Still, it was clear that the two organizations “had the bones of a great partnership, with shared goals and values,” said APHA member Vicki Collie-Akers, PhD, MPH, associate director for health promotion research at the university center. In turn, the two formed an academic health department in 2013 that is now on its third memorandum of understanding, taking it through 2019. The partnership is guided by three strategies: driving policy systems and environmental change to improve health, contributing to the public health evidence base, and building capacity within the current and future public health workforce.
Among its many projects, the collaboration is working to advance safe routes to school policies, according to Collie-Akers, who coordinates the academic health department on the university side. In particular, the center is leveraging its research skills and expertise to create a new methodology for understanding the impacts of safe routes to school, while the health department drives implementation efforts. The process is still underway, but she said collaborators are now developing a manuscript about their work intended to help fellow health departments advance safe routes in their own communities. In another project — an example of reaching across disciplines — the academic health department worked with the university’s School of Journalism to better understand community perceptions of the public health department and develop ways to rebrand its image as a driving force behind community health.
“We do find that having buy-in among institutional leadership and staff, particularly on the health department side, is really important and an ongoing process,” Collie-Akers told The Nation’s Health.
In Provo, Utah, the Utah County Health Department formalized its academic health department with Brigham Young University and Utah Valley University in 2009. The collaboration is focused on providing students with real-world experience and developing a robust evidence base for public health practice, said APHA member Eric Edwards, MPA, CHES, deputy director of the health department.
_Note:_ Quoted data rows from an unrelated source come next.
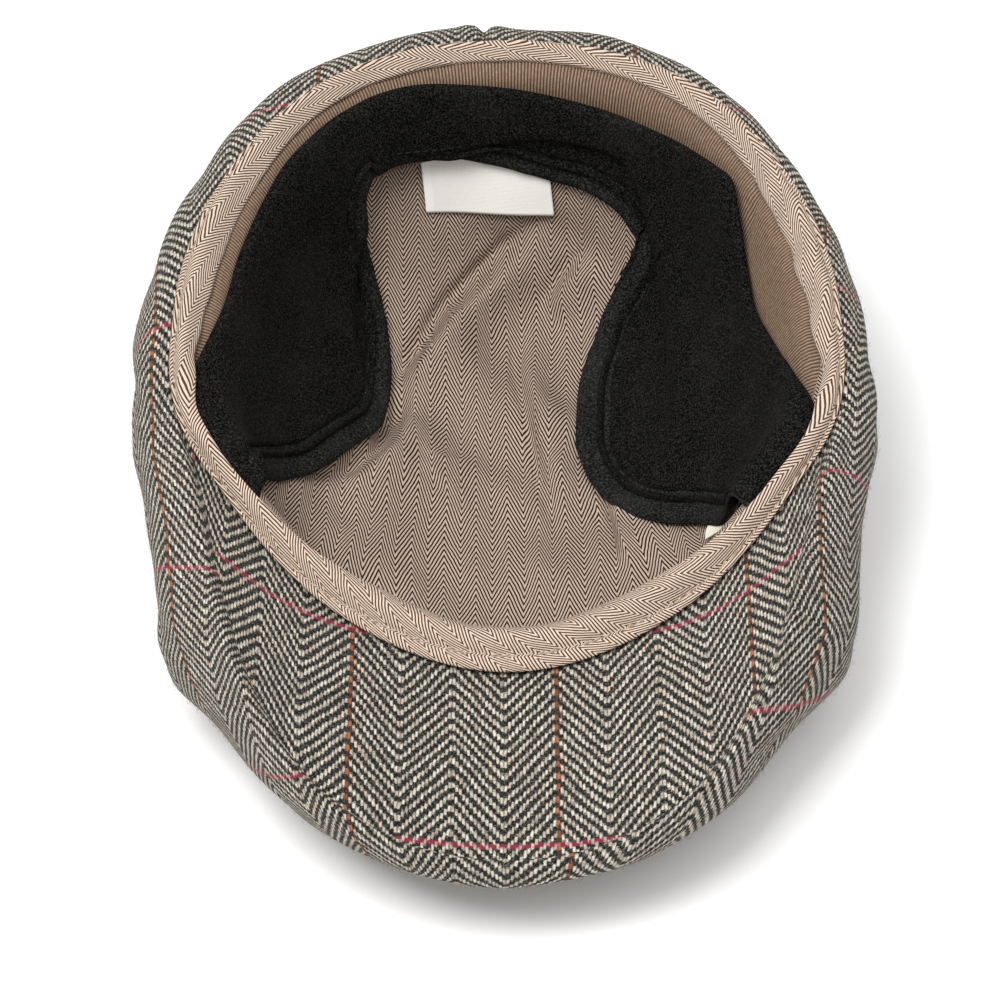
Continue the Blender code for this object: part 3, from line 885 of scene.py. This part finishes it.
# Where the crown's check begins, in millimetres, round both panels from the seam at the back.
CHECK_SHIFT = (
    # turn, columns, rows
    (-180, -12.9, -35),
    (-150, -13.5, -12),
    (-134, -16.0, 0),
    (-112, -9.8, 0),
    (-90, -10.2, 0),
    (-40, 0.9, 0),
    (-3.7, 0.9, 0),
    (-3.5, -36.0, 0),
    (60, -36.0, 0),
    (105, -26.8, -23),
    (133, -28.0, -35),
    (140, -31.0, -35),
    (180, -12.9, -35),
)


def slimness(turn):
    """The crown is a little less full behind the +X side."""
    return 0.34 * hump(signed_turn(turn), 62, 34)


def welt_height(turns):
    """How far the welt stands over the peak's edge: least at the centre front."""
    return WELT_HEIGHT * (1 - 0.6 * hump(side_turn(turns), 180, 25))


def welt_rows(turns):
    """The crown's edge rolled over the peak's edge, and tucked under the headband elsewhere."""
    edge, out, front = crown_edge(turns), outwards(turns), front_share(turns)
    reach, height = seam(turns)
    edge_reach, edge_height = peak_edge(turns)
    past = edge_reach - reach
    slope = np.clip((edge_height - height - UNDER_BAND) / np.maximum(past, 1e-4), -1, 1.2)
    width = np.minimum(WELT_WIDTH, 0.75 * front * past) + (1 - front) * 0.0015
    high = welt_height(turns)
    q = np.linspace(1, 0, 8)[:-1, None]
    rows = edge - out * (width * q)[..., None]
    rolled = high - (high + WELT_SINK) * q**2.2 - slope * width * q
    rows[..., 2] += front * rolled - (1 - front) * 0.0008 * q
    return rows


def crown_points(turns):
    """Grid of points of the crown, and the number of its rows before its edge."""
    welt = welt_rows(turns)
    share = np.linspace(0, 1, SIDE_ROWS + 1)[:, None]
    sides = crown_face(turns, share, slimness(turns))
    sides[..., 2] += front_share(turns) * welt_height(turns) * (1 - ease(0, 0.10, share))
    middle = np.array([0, -FLAT_FORWARD, 0])
    flat = middle + (flat_edge(turns) - middle) * np.linspace(1, 0, 11)[1:-1, None, None]
    return np.concatenate([welt, sides, flat]), len(welt)


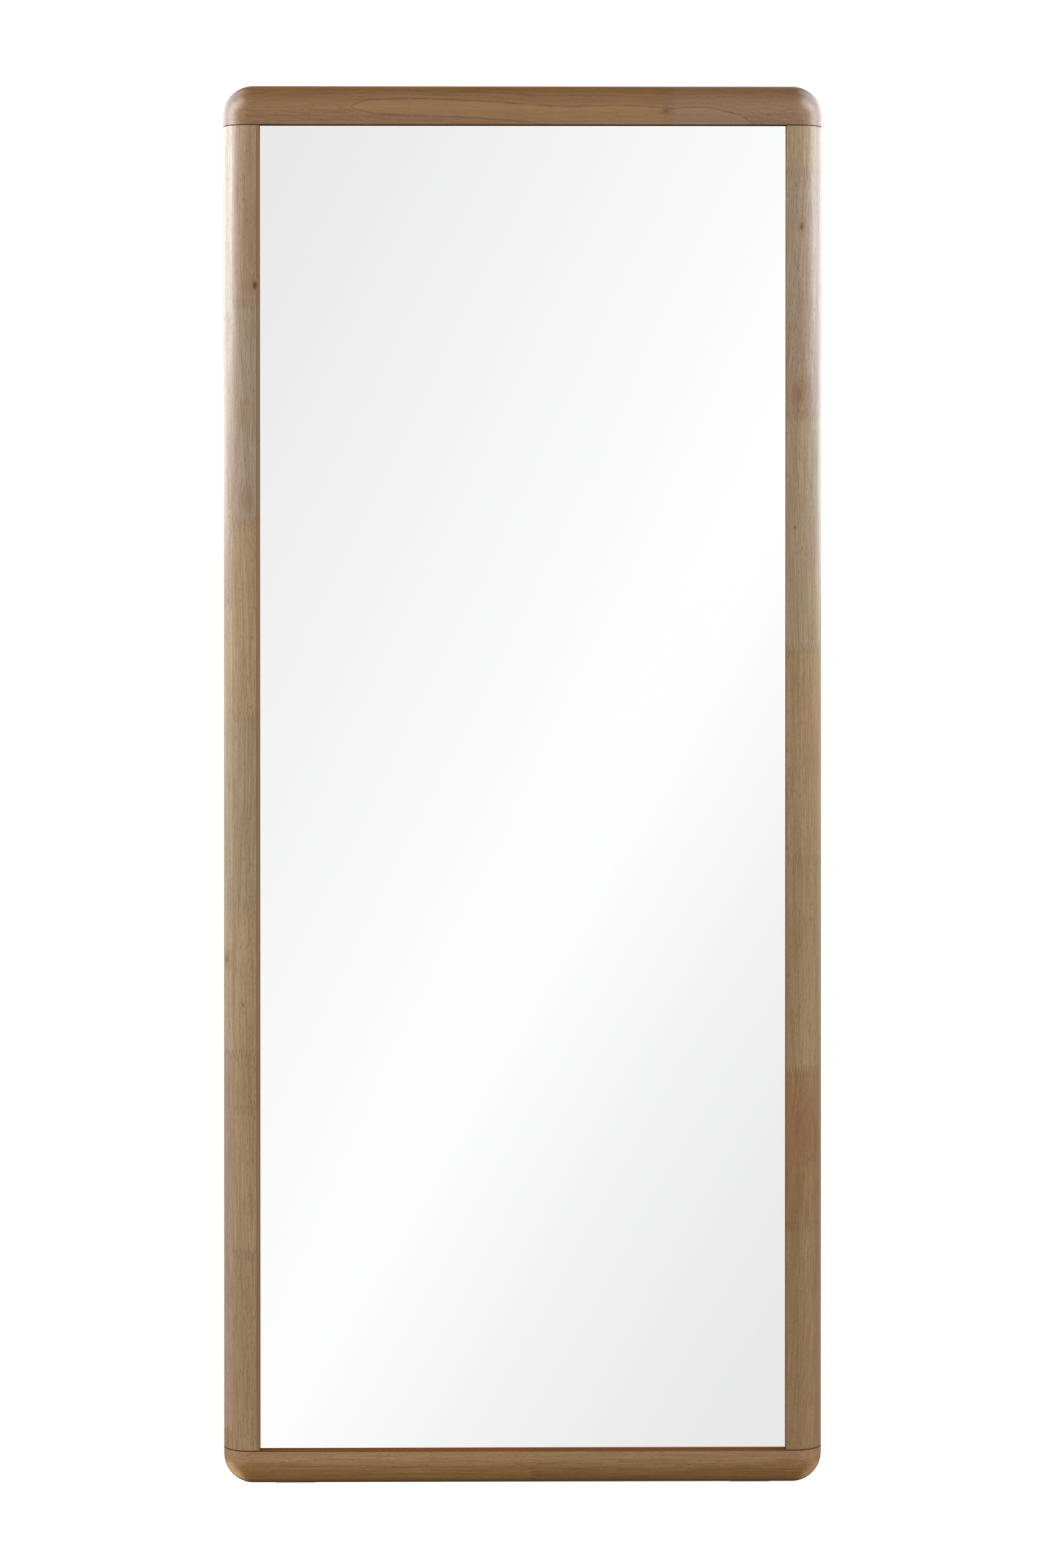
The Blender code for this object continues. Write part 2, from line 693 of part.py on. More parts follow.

And the fruits of the collaboration have been plentiful.
Student volunteers and interns have been instrumental in pulling off household hazardous waste collection events, recruiting residents to participate in indoor air quality and radon research, and training youth to advocate for tobacco control. In all, the department benefits from more than 8,000 intern hours each year. Edwards said while the agency had welcomed interns before creating an academic health department, the arrangement helped formalize the process and ensure students were paired with mentors who shared their interests.
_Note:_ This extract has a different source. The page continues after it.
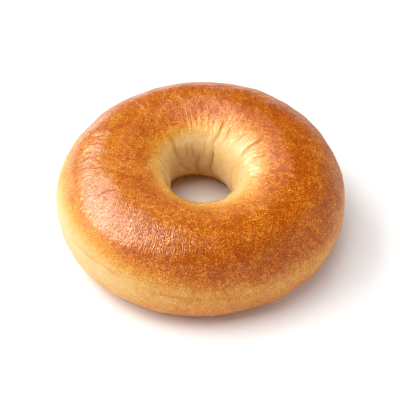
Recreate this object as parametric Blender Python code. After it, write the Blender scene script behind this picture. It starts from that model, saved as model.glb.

In 2015, the Rhode Island Department of Health Academic Center launched, initially forming academic health departments with Brown University and the University of Rhode Island. Now, the center has affiliations with six of the state’s 11 universities and colleges — and the eventual goal is to collaborate with all 11, said Laurie Leonard, MS, director of the academic center. Leonard said the agency welcomes up to 150 students — or as they call them, scholars — each year, while about a dozen health department staff also serve as faculty at universities. Like fellow academic health departments, Leonard said the Rhode Island center takes an equity approach to its collaborations, seeking out student scholars across social determinant disciplines to bring into the public health fold.
“It’s really about sharing resources to achieve common goals,” she said.
Membership in the Academic Health Department Learning Community is free and open to anyone interested in academic health departments, said Kathleen Amos, MLIS, assistant director for academic-practice linkages at the Public Health Foundation.
“There’s no one right way to do this,” Amos told The Nation’s Health. “It’s about meeting the needs of your community.”